[Rows from a 3D modeling dataset]
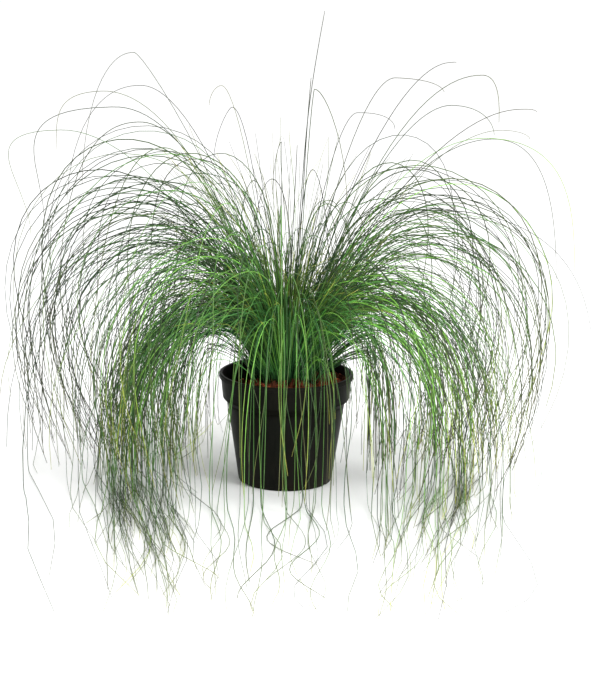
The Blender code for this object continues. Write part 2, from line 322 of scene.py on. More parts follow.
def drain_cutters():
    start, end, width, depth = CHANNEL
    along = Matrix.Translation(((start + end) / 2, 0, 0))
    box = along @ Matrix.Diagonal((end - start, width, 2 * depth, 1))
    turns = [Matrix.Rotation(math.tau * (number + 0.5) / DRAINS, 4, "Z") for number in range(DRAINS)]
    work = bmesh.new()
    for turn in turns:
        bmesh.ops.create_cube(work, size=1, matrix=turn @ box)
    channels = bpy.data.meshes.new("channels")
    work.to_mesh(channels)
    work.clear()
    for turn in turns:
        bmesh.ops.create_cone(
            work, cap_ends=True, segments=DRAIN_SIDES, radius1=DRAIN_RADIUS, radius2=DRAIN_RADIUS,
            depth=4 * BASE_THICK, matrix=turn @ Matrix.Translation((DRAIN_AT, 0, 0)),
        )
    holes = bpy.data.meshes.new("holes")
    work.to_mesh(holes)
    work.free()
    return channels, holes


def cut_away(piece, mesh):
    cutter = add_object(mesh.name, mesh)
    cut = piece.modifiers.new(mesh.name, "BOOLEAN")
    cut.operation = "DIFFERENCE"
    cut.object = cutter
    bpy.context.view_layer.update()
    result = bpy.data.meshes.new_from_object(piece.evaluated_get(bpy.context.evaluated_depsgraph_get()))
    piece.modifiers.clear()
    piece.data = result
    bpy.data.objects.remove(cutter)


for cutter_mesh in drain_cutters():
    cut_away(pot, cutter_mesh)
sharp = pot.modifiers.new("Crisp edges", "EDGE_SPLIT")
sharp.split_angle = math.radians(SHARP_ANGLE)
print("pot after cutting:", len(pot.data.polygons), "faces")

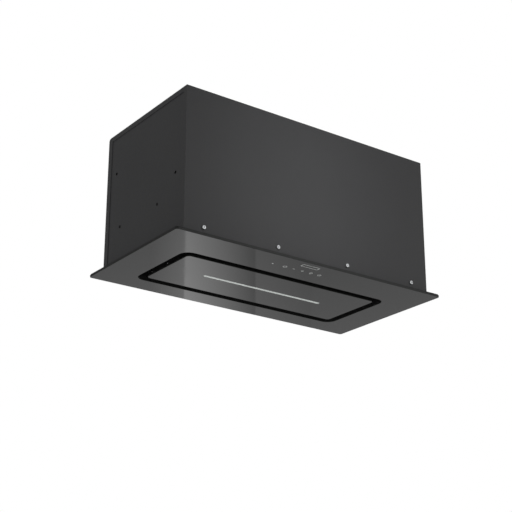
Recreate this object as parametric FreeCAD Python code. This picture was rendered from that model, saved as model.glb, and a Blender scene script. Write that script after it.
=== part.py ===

- [Problem to solve]: Your task is to print all of the records exactly.

- [Result for this task]:
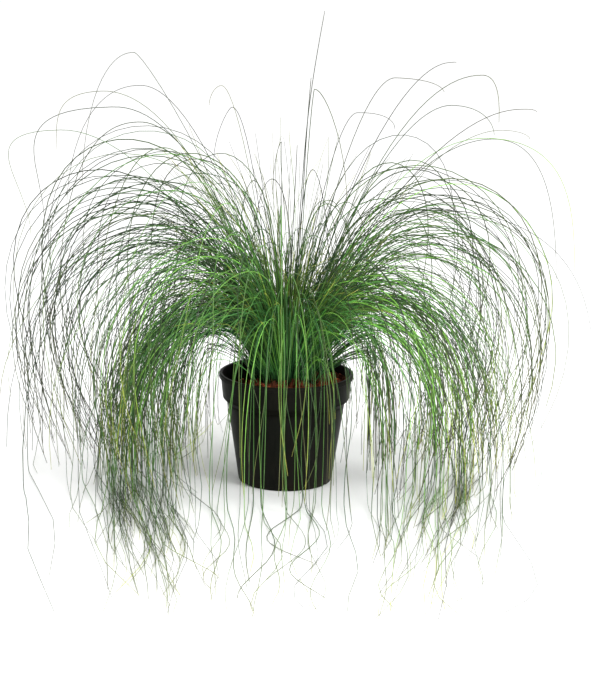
The Blender code for this object continues. Write part 2, from line 322 of scene.py on. More parts follow.
def drain_cutters():
    start, end, width, depth = CHANNEL
    along = Matrix.Translation(((start + end) / 2, 0, 0))
    box = along @ Matrix.Diagonal((end - start, width, 2 * depth, 1))
    turns = [Matrix.Rotation(math.tau * (number + 0.5) / DRAINS, 4, "Z") for number in range(DRAINS)]
    work = bmesh.new()
    for turn in turns:
        bmesh.ops.create_cube(work, size=1, matrix=turn @ box)
    channels = bpy.data.meshes.new("channels")
    work.to_mesh(channels)
    work.clear()
    for turn in turns:
        bmesh.ops.create_cone(
            work, cap_ends=True, segments=DRAIN_SIDES, radius1=DRAIN_RADIUS, radius2=DRAIN_RADIUS,
            depth=4 * BASE_THICK, matrix=turn @ Matrix.Translation((DRAIN_AT, 0, 0)),
        )
    holes = bpy.data.meshes.new("holes")
    work.to_mesh(holes)
    work.free()
    return channels, holes


def cut_away(piece, mesh):
    cutter = add_object(mesh.name, mesh)
    cut = piece.modifiers.new(mesh.name, "BOOLEAN")
    cut.operation = "DIFFERENCE"
    cut.object = cutter
    bpy.context.view_layer.update()
    result = bpy.data.meshes.new_from_object(piece.evaluated_get(bpy.context.evaluated_depsgraph_get()))
    piece.modifiers.clear()
    piece.data = result
    bpy.data.objects.remove(cutter)


for cutter_mesh in drain_cutters():
    cut_away(pot, cutter_mesh)
sharp = pot.modifiers.new("Crisp edges", "EDGE_SPLIT")
sharp.split_angle = math.radians(SHARP_ANGLE)
print("pot after cutting:", len(pot.data.polygons), "faces")

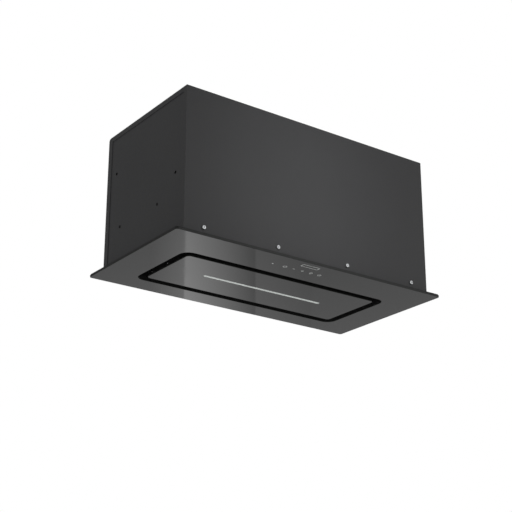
Recreate this object as parametric FreeCAD Python code. This picture was rendered from that model, saved as model.glb, and a Blender scene script. Write that script after it.
=== part.py ===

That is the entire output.